Instructions for the task: Write the material out again in full, exactly.

··· Source material

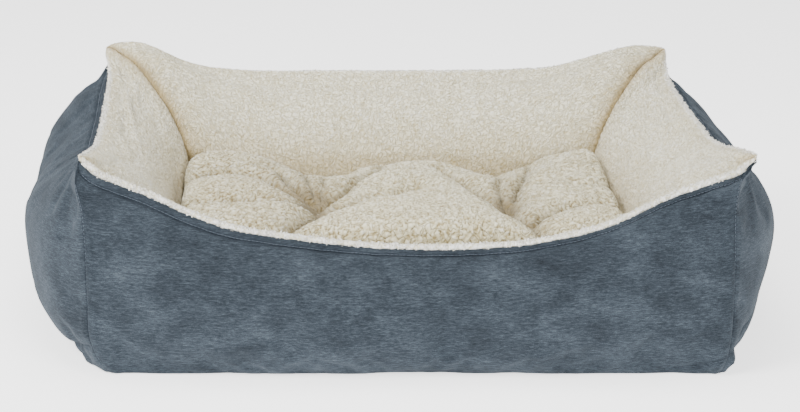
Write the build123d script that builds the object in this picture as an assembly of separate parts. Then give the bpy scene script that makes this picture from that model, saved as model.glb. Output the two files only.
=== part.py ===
from build123d import *
import math
import os

# Rectangular bolster bed for a pet: four stuffed bolsters in a chenille and sherpa
# cover, a loose tufted cushion in the well, and a zip in the back of the cover.
# Millimetres. +Z up, front is -Y, origin at the centre of the underside.

# Heights of the rim where the outer and inner panels are sewn together
TIP_Z = 253.0
FRONT_RIM_Z = 145.0
REAR_RIM_Z = 216.0
SIDE_RIM_Z = 210.0

# Well inside the bolsters
WELL_X = 266.0
WELL_Y = 165.0
WELL_SHOULDER_Z = 124.0
TIP_X = 380.0
TIP_Y = 286.0

# Fabric and clearances
CHENILLE = 1.5
SHERPA = 3.0
FILL_GAP = 0.5
BASE_CLOTH = 1.5
DECK_CLOTH = 2.0
CLOTH_GAP = 0.1
DECK_CLEAR = 0.2
SKIN_BOTTOM = BASE_CLOTH + CLOTH_GAP
INNER_DROP = 1.6  # a leaning wall drops this much for each millimetre of its thickness

# Outer form: height, corner x and y, middle x of a side, middle y of front and rear
OUTER_LEVELS = [
    (0.0, 350.0, 318.0, 418.0, 324.0, 324.0),
    (40.0, 365.0, 318.0, 446.0, 336.0, 336.0),
    (80.0, 366.0, 317.0, 455.0, 340.5, 339.0),
    (110.0, 367.0, 316.0, 456.0, 334.0, 340.0),
    (150.0, 370.0, 311.0, 450.0, 299.0, 334.0),
    (185.0, 373.0, 304.0, 434.0, 296.0, 322.0),
    (208.0, 376.0, 299.0, 404.0, 292.0, 302.0),
    (225.0, 378.0, 294.0, 380.0, 288.0, 288.0),
    (260.0, 382.0, 284.0, 368.0, 280.0, 278.0),
]
SECTIONS = [20.0 * step for step in range(16)]
FUNNEL_TOP = 400.0
WEDGE_LEVELS = (-5.0, 40.0, 100.0, 130.0, 165.0, 215.0, 260.0, 300.0)
WEDGE_INWARD = 70.0
WEDGE_OUTWARD = 200.0

# Rims as distance along the side and height, from the middle to one tip
FRONT_RIM = [(0.0, FRONT_RIM_Z), (150.0, 151.0), (240.0, 172.0), (310.0, 207.0), (355.0, 224.0)]
REAR_RIM = [(0.0, REAR_RIM_Z), (190.0, 218.0), (250.0, 226.0), (300.0, 242.0), (345.0, 251.0)]
SIDE_RIM = [(0.0, SIDE_RIM_Z), (110.0, 213.0), (170.0, 222.0), (235.0, 239.0), (265.0, 247.0)]
FRONT_RIM_Y = 302.0
REAR_RIM_Y = 296.0
SIDE_RIM_X = 384.0
RIM_OVERRUN = 1.1  # the cut for the well runs this far past the rim, so the rim is an edge

# Stitching
STITCH_BELOW_RIM = 11.0
STITCH_WIDTH = 1.6
STITCH_PROUD = 0.7
CORNER_SEAM = 3.0
SEAM_BOTTOM = SKIN_BOTTOM + CLOTH_GAP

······

Solution to this problem:
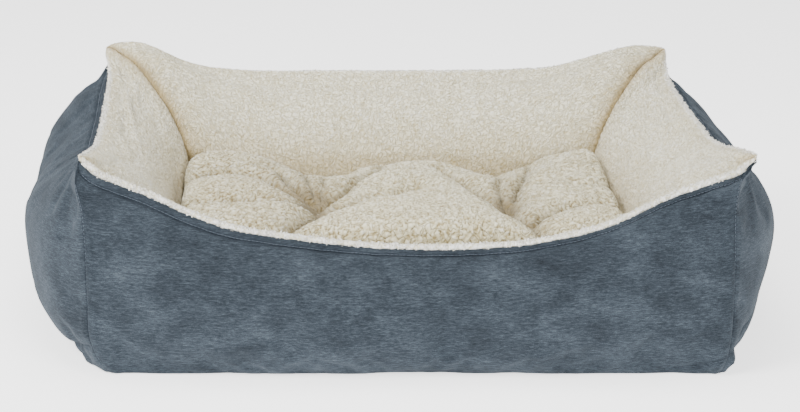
Write the build123d script that builds the object in this picture as an assembly of separate parts. Then give the bpy scene script that makes this picture from that model, saved as model.glb. Output the two files only.
=== part.py ===
from build123d import *
import math
import os

# Rectangular bolster bed for a pet: four stuffed bolsters in a chenille and sherpa
# cover, a loose tufted cushion in the well, and a zip in the back of the cover.
# Millimetres. +Z up, front is -Y, origin at the centre of the underside.

# Heights of the rim where the outer and inner panels are sewn together
TIP_Z = 253.0
FRONT_RIM_Z = 145.0
REAR_RIM_Z = 216.0
SIDE_RIM_Z = 210.0

# Well inside the bolsters
WELL_X = 266.0
WELL_Y = 165.0
WELL_SHOULDER_Z = 124.0
TIP_X = 380.0
TIP_Y = 286.0

# Fabric and clearances
CHENILLE = 1.5
SHERPA = 3.0
FILL_GAP = 0.5
BASE_CLOTH = 1.5
DECK_CLOTH = 2.0
CLOTH_GAP = 0.1
DECK_CLEAR = 0.2
SKIN_BOTTOM = BASE_CLOTH + CLOTH_GAP
INNER_DROP = 1.6  # a leaning wall drops this much for each millimetre of its thickness

# Outer form: height, corner x and y, middle x of a side, middle y of front and rear
OUTER_LEVELS = [
    (0.0, 350.0, 318.0, 418.0, 324.0, 324.0),
    (40.0, 365.0, 318.0, 446.0, 336.0, 336.0),
    (80.0, 366.0, 317.0, 455.0, 340.5, 339.0),
    (110.0, 367.0, 316.0, 456.0, 334.0, 340.0),
    (150.0, 370.0, 311.0, 450.0, 299.0, 334.0),
    (185.0, 373.0, 304.0, 434.0, 296.0, 322.0),
    (208.0, 376.0, 299.0, 404.0, 292.0, 302.0),
    (225.0, 378.0, 294.0, 380.0, 288.0, 288.0),
    (260.0, 382.0, 284.0, 368.0, 280.0, 278.0),
]
SECTIONS = [20.0 * step for step in range(16)]
FUNNEL_TOP = 400.0
WEDGE_LEVELS = (-5.0, 40.0, 100.0, 130.0, 165.0, 215.0, 260.0, 300.0)
WEDGE_INWARD = 70.0
WEDGE_OUTWARD = 200.0

# Rims as distance along the side and height, from the middle to one tip
FRONT_RIM = [(0.0, FRONT_RIM_Z), (150.0, 151.0), (240.0, 172.0), (310.0, 207.0), (355.0, 224.0)]
REAR_RIM = [(0.0, REAR_RIM_Z), (190.0, 218.0), (250.0, 226.0), (300.0, 242.0), (345.0, 251.0)]
SIDE_RIM = [(0.0, SIDE_RIM_Z), (110.0, 213.0), (170.0, 222.0), (235.0, 239.0), (265.0, 247.0)]
FRONT_RIM_Y = 302.0
REAR_RIM_Y = 296.0
SIDE_RIM_X = 384.0
RIM_OVERRUN = 1.1  # the cut for the well runs this far past the rim, so the rim is an edge

# Stitching
STITCH_BELOW_RIM = 11.0
STITCH_WIDTH = 1.6
STITCH_PROUD = 0.7
CORNER_SEAM = 3.0
SEAM_BOTTOM = SKIN_BOTTOM + CLOTH_GAP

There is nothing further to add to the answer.